— Start Dataset section —
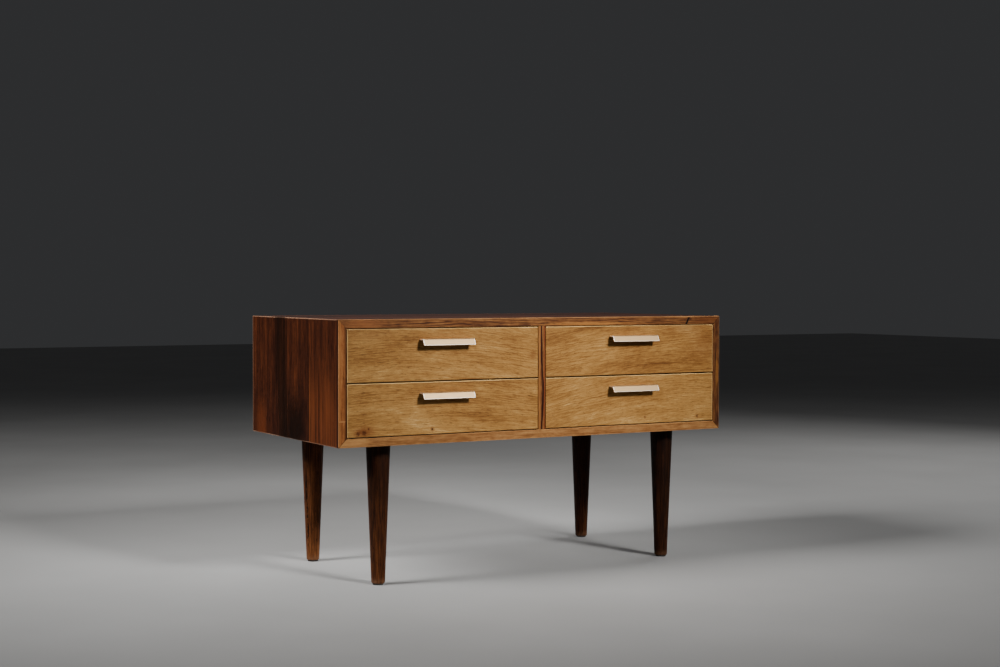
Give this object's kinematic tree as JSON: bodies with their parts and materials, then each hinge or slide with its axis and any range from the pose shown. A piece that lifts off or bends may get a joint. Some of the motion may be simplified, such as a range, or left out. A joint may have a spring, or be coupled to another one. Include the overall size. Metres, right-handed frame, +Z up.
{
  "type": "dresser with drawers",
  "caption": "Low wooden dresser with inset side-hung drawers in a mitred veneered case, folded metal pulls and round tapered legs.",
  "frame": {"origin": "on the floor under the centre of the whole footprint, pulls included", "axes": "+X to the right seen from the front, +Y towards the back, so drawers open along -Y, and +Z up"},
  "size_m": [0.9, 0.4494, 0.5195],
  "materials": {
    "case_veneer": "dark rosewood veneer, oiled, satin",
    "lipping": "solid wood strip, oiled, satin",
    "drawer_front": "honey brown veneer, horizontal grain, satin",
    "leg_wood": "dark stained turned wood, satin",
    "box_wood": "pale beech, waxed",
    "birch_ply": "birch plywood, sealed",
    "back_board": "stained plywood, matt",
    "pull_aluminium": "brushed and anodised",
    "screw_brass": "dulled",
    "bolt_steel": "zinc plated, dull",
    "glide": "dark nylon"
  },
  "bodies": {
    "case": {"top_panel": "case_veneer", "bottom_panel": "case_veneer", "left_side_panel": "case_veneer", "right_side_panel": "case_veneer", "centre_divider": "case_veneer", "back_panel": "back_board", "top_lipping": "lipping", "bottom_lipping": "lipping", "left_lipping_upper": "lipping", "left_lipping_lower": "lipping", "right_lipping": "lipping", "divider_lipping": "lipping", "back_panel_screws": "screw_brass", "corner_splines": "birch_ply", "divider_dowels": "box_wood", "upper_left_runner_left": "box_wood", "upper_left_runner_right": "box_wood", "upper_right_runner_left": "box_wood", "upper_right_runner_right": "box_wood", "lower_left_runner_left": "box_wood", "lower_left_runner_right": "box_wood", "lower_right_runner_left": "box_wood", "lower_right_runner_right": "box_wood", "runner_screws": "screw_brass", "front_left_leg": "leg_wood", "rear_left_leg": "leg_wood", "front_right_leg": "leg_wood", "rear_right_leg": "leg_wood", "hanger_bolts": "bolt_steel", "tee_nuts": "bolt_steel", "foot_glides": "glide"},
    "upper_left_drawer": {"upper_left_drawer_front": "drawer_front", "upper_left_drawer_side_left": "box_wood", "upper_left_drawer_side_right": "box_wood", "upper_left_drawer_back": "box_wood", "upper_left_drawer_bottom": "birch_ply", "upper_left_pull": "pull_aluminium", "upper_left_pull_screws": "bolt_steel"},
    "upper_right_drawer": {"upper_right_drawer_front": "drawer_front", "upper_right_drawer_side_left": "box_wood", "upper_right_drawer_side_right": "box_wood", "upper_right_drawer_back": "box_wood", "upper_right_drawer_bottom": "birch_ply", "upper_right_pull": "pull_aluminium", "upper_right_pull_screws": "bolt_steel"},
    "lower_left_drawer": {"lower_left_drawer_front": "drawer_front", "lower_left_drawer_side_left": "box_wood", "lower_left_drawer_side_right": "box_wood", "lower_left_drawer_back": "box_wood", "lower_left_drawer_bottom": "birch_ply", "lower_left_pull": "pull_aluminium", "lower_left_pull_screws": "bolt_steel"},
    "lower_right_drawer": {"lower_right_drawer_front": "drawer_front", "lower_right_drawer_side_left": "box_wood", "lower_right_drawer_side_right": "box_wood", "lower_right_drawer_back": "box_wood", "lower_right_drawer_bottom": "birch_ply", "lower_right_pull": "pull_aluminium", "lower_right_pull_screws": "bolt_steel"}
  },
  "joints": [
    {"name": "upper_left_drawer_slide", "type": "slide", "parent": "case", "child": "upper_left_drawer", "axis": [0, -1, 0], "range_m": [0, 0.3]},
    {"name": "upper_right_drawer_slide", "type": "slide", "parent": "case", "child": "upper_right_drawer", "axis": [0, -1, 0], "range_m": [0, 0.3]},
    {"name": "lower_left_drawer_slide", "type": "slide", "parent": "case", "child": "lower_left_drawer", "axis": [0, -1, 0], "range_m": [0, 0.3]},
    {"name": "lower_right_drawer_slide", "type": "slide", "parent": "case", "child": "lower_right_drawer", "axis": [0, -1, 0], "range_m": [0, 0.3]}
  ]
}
— End Dataset section —
▶ What you should do
All of the material must be reproduced exactly.

▶ Expected answer
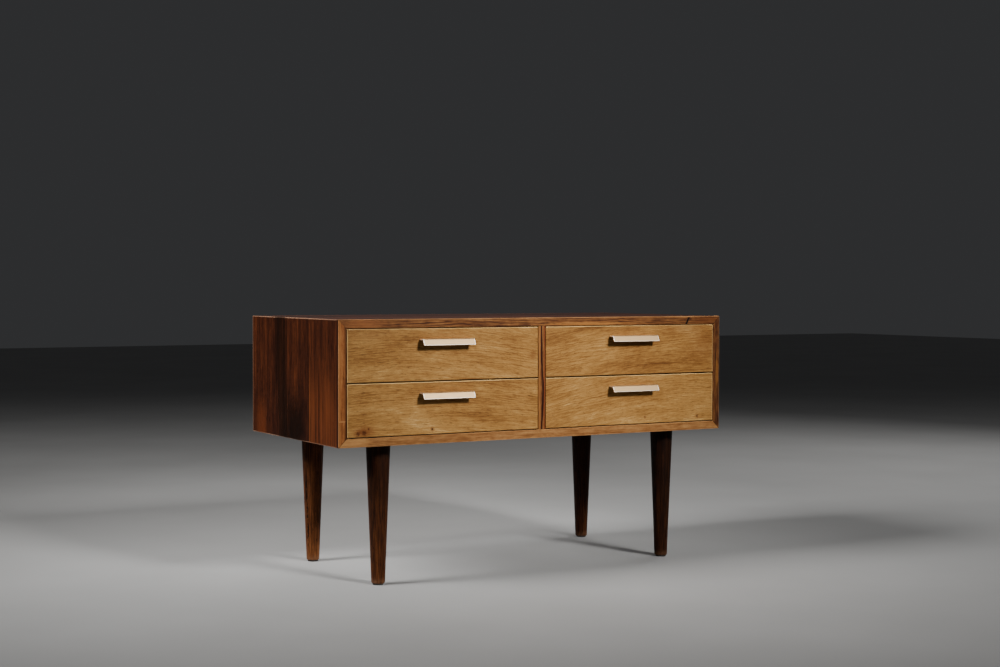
Give this object's kinematic tree as JSON: bodies with their parts and materials, then each hinge or slide with its axis and any range from the pose shown. A piece that lifts off or bends may get a joint. Some of the motion may be simplified, such as a range, or left out. A joint may have a spring, or be coupled to another one. Include the overall size. Metres, right-handed frame, +Z up.
{
  "type": "dresser with drawers",
  "caption": "Low wooden dresser with inset side-hung drawers in a mitred veneered case, folded metal pulls and round tapered legs.",
  "frame": {"origin": "on the floor under the centre of the whole footprint, pulls included", "axes": "+X to the right seen from the front, +Y towards the back, so drawers open along -Y, and +Z up"},
  "size_m": [0.9, 0.4494, 0.5195],
  "materials": {
    "case_veneer": "dark rosewood veneer, oiled, satin",
    "lipping": "solid wood strip, oiled, satin",
    "drawer_front": "honey brown veneer, horizontal grain, satin",
    "leg_wood": "dark stained turned wood, satin",
    "box_wood": "pale beech, waxed",
    "birch_ply": "birch plywood, sealed",
    "back_board": "stained plywood, matt",
    "pull_aluminium": "brushed and anodised",
    "screw_brass": "dulled",
    "bolt_steel": "zinc plated, dull",
    "glide": "dark nylon"
  },
  "bodies": {
    "case": {"top_panel": "case_veneer", "bottom_panel": "case_veneer", "left_side_panel": "case_veneer", "right_side_panel": "case_veneer", "centre_divider": "case_veneer", "back_panel": "back_board", "top_lipping": "lipping", "bottom_lipping": "lipping", "left_lipping_upper": "lipping", "left_lipping_lower": "lipping", "right_lipping": "lipping", "divider_lipping": "lipping", "back_panel_screws": "screw_brass", "corner_splines": "birch_ply", "divider_dowels": "box_wood", "upper_left_runner_left": "box_wood", "upper_left_runner_right": "box_wood", "upper_right_runner_left": "box_wood", "upper_right_runner_right": "box_wood", "lower_left_runner_left": "box_wood", "lower_left_runner_right": "box_wood", "lower_right_runner_left": "box_wood", "lower_right_runner_right": "box_wood", "runner_screws": "screw_brass", "front_left_leg": "leg_wood", "rear_left_leg": "leg_wood", "front_right_leg": "leg_wood", "rear_right_leg": "leg_wood", "hanger_bolts": "bolt_steel", "tee_nuts": "bolt_steel", "foot_glides": "glide"},
    "upper_left_drawer": {"upper_left_drawer_front": "drawer_front", "upper_left_drawer_side_left": "box_wood", "upper_left_drawer_side_right": "box_wood", "upper_left_drawer_back": "box_wood", "upper_left_drawer_bottom": "birch_ply", "upper_left_pull": "pull_aluminium", "upper_left_pull_screws": "bolt_steel"},
    "upper_right_drawer": {"upper_right_drawer_front": "drawer_front", "upper_right_drawer_side_left": "box_wood", "upper_right_drawer_side_right": "box_wood", "upper_right_drawer_back": "box_wood", "upper_right_drawer_bottom": "birch_ply", "upper_right_pull": "pull_aluminium", "upper_right_pull_screws": "bolt_steel"},
    "lower_left_drawer": {"lower_left_drawer_front": "drawer_front", "lower_left_drawer_side_left": "box_wood", "lower_left_drawer_side_right": "box_wood", "lower_left_drawer_back": "box_wood", "lower_left_drawer_bottom": "birch_ply", "lower_left_pull": "pull_aluminium", "lower_left_pull_screws": "bolt_steel"},
    "lower_right_drawer": {"lower_right_drawer_front": "drawer_front", "lower_right_drawer_side_left": "box_wood", "lower_right_drawer_side_right": "box_wood", "lower_right_drawer_back": "box_wood", "lower_right_drawer_bottom": "birch_ply", "lower_right_pull": "pull_aluminium", "lower_right_pull_screws": "bolt_steel"}
  },
  "joints": [
    {"name": "upper_left_drawer_slide", "type": "slide", "parent": "case", "child": "upper_left_drawer", "axis": [0, -1, 0], "range_m": [0, 0.3]},
    {"name": "upper_right_drawer_slide", "type": "slide", "parent": "case", "child": "upper_right_drawer", "axis": [0, -1, 0], "range_m": [0, 0.3]},
    {"name": "lower_left_drawer_slide", "type": "slide", "parent": "case", "child": "lower_left_drawer", "axis": [0, -1, 0], "range_m": [0, 0.3]},
    {"name": "lower_right_drawer_slide", "type": "slide", "parent": "case", "child": "lower_right_drawer", "axis": [0, -1, 0], "range_m": [0, 0.3]}
  ]
}